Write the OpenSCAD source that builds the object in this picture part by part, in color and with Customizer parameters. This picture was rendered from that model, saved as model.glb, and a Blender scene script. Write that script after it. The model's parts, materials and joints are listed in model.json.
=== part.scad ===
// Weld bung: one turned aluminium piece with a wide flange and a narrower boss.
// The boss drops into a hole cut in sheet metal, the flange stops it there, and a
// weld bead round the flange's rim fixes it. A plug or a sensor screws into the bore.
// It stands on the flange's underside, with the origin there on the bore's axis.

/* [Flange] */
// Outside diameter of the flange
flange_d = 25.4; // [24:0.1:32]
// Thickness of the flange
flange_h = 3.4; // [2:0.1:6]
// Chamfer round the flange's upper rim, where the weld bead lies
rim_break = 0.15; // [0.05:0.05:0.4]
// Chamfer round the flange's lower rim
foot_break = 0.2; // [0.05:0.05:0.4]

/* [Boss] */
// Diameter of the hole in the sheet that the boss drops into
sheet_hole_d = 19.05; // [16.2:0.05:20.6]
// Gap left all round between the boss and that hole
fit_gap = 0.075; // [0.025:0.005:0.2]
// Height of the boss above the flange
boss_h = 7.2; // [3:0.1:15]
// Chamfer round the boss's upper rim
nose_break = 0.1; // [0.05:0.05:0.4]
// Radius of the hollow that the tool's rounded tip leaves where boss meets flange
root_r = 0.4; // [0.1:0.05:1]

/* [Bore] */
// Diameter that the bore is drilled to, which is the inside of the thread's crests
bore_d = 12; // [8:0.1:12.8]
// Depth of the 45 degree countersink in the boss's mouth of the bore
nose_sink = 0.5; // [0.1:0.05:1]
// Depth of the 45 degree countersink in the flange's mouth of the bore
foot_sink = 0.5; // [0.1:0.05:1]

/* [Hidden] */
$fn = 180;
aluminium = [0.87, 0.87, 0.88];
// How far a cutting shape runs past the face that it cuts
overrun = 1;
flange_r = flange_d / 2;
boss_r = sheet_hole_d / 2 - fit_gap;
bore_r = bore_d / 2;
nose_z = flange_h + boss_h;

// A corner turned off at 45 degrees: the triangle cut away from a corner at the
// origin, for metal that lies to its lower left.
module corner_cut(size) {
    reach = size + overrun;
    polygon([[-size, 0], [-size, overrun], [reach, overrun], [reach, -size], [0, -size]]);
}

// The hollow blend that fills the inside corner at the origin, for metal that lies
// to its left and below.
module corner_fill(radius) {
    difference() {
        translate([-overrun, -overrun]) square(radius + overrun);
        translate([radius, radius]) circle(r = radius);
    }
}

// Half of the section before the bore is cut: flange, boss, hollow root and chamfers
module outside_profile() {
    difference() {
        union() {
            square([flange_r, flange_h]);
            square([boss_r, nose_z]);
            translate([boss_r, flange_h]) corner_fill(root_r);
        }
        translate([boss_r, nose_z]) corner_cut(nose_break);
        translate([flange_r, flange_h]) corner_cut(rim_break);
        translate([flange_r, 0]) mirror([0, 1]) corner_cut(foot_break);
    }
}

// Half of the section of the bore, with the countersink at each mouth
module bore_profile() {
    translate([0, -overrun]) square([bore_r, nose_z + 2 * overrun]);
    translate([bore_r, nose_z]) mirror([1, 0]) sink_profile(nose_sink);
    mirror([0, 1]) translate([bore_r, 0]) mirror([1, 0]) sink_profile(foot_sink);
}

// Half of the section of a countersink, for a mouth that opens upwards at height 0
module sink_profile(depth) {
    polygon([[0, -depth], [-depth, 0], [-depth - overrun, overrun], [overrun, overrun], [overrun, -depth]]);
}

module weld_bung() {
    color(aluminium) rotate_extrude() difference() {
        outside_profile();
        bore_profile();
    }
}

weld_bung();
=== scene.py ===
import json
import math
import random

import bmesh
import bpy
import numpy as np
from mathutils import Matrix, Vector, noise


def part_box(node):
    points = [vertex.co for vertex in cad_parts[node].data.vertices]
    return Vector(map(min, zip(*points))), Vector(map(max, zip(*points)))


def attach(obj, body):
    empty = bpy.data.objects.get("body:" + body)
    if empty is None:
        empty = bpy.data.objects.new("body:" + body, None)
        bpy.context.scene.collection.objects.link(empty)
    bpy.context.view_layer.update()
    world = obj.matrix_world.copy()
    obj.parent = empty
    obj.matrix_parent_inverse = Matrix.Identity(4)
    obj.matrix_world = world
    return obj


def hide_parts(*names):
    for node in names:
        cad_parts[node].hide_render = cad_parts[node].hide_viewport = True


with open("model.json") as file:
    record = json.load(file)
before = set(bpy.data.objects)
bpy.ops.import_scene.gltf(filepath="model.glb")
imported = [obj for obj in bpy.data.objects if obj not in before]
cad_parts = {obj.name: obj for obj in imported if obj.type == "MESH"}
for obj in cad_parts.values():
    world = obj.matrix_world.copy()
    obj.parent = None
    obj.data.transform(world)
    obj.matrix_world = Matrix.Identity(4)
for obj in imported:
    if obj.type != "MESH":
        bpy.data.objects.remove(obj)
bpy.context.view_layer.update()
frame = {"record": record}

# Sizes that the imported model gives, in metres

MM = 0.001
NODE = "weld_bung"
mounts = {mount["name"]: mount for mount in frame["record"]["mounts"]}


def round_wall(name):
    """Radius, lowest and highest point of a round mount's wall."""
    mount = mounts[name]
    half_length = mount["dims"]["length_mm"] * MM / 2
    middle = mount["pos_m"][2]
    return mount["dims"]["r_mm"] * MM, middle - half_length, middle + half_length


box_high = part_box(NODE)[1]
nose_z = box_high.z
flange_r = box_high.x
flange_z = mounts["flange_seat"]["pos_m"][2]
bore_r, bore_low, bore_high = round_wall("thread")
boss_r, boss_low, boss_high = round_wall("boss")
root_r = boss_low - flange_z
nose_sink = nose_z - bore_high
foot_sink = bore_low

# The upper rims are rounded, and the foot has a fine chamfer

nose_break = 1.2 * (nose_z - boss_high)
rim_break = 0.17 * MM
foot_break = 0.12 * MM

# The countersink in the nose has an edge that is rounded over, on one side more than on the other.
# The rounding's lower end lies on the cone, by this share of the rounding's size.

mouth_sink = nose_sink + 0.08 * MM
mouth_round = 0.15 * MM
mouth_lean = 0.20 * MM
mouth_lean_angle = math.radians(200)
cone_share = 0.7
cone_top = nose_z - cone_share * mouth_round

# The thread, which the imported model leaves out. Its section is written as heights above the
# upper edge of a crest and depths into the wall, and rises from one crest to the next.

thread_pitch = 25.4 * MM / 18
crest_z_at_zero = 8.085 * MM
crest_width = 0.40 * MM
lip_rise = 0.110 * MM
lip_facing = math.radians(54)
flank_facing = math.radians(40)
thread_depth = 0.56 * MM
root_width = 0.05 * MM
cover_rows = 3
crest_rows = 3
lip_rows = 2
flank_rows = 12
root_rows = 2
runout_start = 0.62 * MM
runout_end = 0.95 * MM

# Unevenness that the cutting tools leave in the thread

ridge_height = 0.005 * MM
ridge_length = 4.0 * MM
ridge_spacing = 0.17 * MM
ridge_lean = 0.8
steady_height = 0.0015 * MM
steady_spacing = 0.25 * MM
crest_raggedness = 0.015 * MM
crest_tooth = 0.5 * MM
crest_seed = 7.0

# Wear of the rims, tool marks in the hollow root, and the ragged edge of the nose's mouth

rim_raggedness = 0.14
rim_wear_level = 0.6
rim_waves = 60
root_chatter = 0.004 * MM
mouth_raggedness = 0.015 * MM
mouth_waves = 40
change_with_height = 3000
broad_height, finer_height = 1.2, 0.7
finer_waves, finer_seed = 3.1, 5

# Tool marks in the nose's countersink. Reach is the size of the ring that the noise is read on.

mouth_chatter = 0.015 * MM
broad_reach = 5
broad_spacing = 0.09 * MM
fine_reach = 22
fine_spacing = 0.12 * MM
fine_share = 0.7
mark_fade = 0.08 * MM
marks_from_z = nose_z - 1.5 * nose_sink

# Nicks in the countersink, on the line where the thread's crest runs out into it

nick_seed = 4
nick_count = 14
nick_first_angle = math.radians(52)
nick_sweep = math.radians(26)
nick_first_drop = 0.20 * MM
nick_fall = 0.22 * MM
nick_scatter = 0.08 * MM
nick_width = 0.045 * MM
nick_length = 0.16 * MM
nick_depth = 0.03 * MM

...

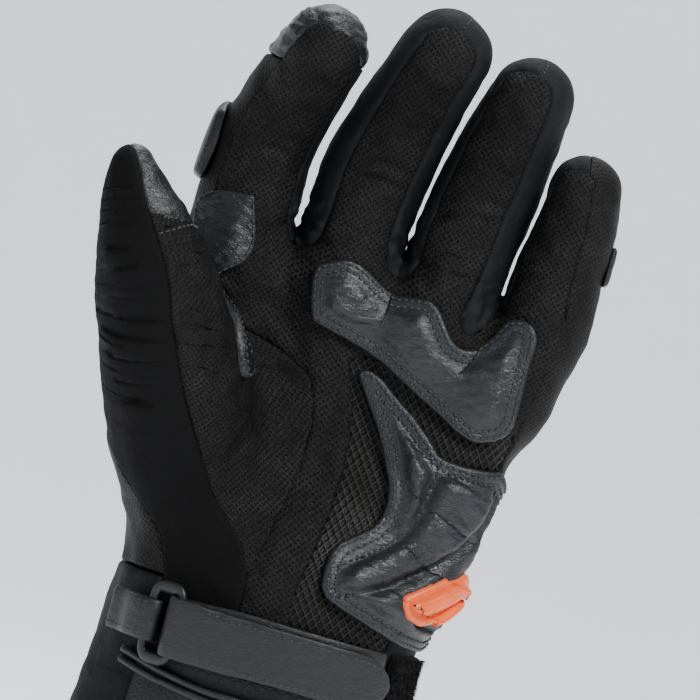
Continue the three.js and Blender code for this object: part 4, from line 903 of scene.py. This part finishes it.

- Given request
Repeat, unchanged, every line from the one that contains "at height 0" to the one that contains "mount for mount", including both, and no other line.

- Exercise response
// Half of the section of a countersink, for a mouth that opens upwards at height 0
module sink_profile(depth) {
    polygon([[0, -depth], [-depth, 0], [-depth - overrun, overrun], [overrun, overrun], [overrun, -depth]]);
}

module weld_bung() {
    color(aluminium) rotate_extrude() difference() {
        outside_profile();
        bore_profile();
    }
}

weld_bung();
=== scene.py ===
import json
import math
import random

import bmesh
import bpy
import numpy as np
from mathutils import Matrix, Vector, noise


def part_box(node):
    points = [vertex.co for vertex in cad_parts[node].data.vertices]
    return Vector(map(min, zip(*points))), Vector(map(max, zip(*points)))


def attach(obj, body):
    empty = bpy.data.objects.get("body:" + body)
    if empty is None:
        empty = bpy.data.objects.new("body:" + body, None)
        bpy.context.scene.collection.objects.link(empty)
    bpy.context.view_layer.update()
    world = obj.matrix_world.copy()
    obj.parent = empty
    obj.matrix_parent_inverse = Matrix.Identity(4)
    obj.matrix_world = world
    return obj


def hide_parts(*names):
    for node in names:
        cad_parts[node].hide_render = cad_parts[node].hide_viewport = True


with open("model.json") as file:
    record = json.load(file)
before = set(bpy.data.objects)
bpy.ops.import_scene.gltf(filepath="model.glb")
imported = [obj for obj in bpy.data.objects if obj not in before]
cad_parts = {obj.name: obj for obj in imported if obj.type == "MESH"}
for obj in cad_parts.values():
    world = obj.matrix_world.copy()
    obj.parent = None
    obj.data.transform(world)
    obj.matrix_world = Matrix.Identity(4)
for obj in imported:
    if obj.type != "MESH":
        bpy.data.objects.remove(obj)
bpy.context.view_layer.update()
frame = {"record": record}

# Sizes that the imported model gives, in metres

MM = 0.001
NODE = "weld_bung"
mounts = {mount["name"]: mount for mount in frame["record"]["mounts"]}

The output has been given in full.